When the news broke you better believe people were filled with all different types of emotions from being frustrated, sad, angry, and confused. They just blindsided the cannabis industry with the news out of nowhere. This possible ban will impact so many people in such a negative way. It will hurt so many people on so many different levels from the business side to the consumers who use edibles for multiple reasons.
Trying to Make Sense Out of the Decision
My first thought was their reasoning behind the ban was as whack as I don’t know what. Are you telling me that kids don’t like cookies, chocolates and brownies too? If you ever had the pleasure of visiting a pot shop in Washington you know how hard the bags are to open and notice the stop sign that says not for kids. I do understand that since recreational marijuana became legal poison control has seen an increase in calls because of kids getting into edibles. I totally get the concern however as a ganja mom I always take the necessary precautions to make sure it is out of sight and out of mind for my son. It seems like the industry is paying for the mistakes of people who weren’t careful with their recreational treats. That to me doesn’t seem fair to the industry or consumers. Let’s be real here I’m sure a lot of people had taken their first drink before 21, but I never heard of a ban because a teen got into a car accident because they were under the influence of alcohol.
My second thought was what about the producers. Imagine handling your day to day operations and out of nowhere you get an email that you have to go to back to the drawing board or may not have a business in a few months because your product is banned. I can imagine how much weight that would put on anyone’s shoulder. You have invested into something for almost 6 years, buying license after license, finding a facility, buying equipment, hiring fit employees, trying to find stores that want to sell your product, and hoping your product is a hit. That’s a lot of work put in, just for someone to pull the plug out of nowhere after they already approved your products and you paid your dues. One producer literally had just upgraded their packaging and was on their way with a new flavor of gummy to their popular edibles when the email hit. Very heart breaking and not fair.

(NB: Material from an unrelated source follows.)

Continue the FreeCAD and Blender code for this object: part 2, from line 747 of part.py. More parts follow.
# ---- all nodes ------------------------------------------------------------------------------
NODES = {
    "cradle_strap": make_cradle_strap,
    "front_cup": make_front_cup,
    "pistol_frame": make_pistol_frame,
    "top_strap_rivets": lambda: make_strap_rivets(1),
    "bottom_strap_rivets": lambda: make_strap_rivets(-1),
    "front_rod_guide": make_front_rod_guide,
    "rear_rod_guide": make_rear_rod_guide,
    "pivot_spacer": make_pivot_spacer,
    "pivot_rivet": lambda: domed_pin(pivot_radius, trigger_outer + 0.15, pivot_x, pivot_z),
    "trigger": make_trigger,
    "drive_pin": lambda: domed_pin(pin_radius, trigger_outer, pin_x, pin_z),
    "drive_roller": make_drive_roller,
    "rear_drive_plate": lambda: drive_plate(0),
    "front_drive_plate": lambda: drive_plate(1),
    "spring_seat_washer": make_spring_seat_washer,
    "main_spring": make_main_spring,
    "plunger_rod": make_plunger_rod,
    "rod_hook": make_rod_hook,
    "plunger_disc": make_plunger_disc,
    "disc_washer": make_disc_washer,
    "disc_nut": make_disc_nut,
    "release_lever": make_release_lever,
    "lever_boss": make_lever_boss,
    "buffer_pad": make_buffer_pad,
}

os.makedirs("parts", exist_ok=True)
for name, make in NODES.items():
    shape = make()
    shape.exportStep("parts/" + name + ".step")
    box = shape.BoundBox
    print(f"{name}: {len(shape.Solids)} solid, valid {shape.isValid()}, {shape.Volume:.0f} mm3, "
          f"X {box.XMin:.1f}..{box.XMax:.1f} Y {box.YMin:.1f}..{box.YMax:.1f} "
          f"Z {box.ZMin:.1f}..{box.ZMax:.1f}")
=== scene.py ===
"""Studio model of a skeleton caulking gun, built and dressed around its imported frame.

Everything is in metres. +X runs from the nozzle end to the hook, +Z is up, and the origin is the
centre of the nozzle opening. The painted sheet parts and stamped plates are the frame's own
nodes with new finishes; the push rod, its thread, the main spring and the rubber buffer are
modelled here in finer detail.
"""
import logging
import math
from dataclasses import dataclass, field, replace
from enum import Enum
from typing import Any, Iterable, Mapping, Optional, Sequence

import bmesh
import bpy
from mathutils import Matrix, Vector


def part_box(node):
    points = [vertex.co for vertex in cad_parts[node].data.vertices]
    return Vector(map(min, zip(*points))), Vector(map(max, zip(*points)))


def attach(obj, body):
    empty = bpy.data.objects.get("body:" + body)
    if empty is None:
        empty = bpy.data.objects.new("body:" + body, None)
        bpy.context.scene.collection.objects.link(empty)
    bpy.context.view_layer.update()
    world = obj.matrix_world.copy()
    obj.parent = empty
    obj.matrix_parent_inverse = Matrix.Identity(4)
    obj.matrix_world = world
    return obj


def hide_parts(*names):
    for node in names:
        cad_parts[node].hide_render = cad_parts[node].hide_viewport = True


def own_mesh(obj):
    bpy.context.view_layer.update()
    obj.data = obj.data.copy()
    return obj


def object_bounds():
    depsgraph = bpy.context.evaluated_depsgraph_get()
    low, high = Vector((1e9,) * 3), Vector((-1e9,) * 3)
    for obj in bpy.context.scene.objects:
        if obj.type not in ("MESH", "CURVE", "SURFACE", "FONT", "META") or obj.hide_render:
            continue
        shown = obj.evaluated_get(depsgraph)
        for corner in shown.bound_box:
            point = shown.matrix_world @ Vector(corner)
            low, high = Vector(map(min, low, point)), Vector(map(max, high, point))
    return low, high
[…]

Thirdly I thought of consumers. I am super picky about chocolate as I am not a big fan. I have always preferred fruit chews over chocolate, so now it seems choices are going to be limited on the edibles side. Most shops will lose most of their edible walls. It kind of takes the fun right out of it. However, what if this is someone’s preferred method of medicine because they can’t swallow pills. It’s cute to me when I see elders come in and share how much wonders these edibles do for them. Makes me feel good to sell it to them! It makes them feel great or helps them get a good rest at night. It doesn’t feel good to tell people what gets them through the day may not be available after April.

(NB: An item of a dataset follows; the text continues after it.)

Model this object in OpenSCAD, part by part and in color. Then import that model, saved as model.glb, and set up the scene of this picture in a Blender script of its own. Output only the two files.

Organizations Rallying to Save Edibles
I’m going to take a wild guess and say the WSLCB must have got hit up a lot because on October 12th a 30 day pause on the review came into effect. They agreed to listen to alternative solutions from a coalition of industry organizations. Luckily LemonHaze is teaming up with the Cannabis Organization of Retail Establishments (CORE), Cannabis Alliance and Washington Cannabusiness Association (WCBA) and they are going to have a round table discussion at an upcoming cannabis convention on October 25th with people in the cannabis community. At least we know we have chance to save our edibles and I hope we do. The last thing I want is for the ban to take place and people revert to doing it black market style, which wouldn’t be safe for anyone. At this point only time will tell, but the ban is whack on so many levels.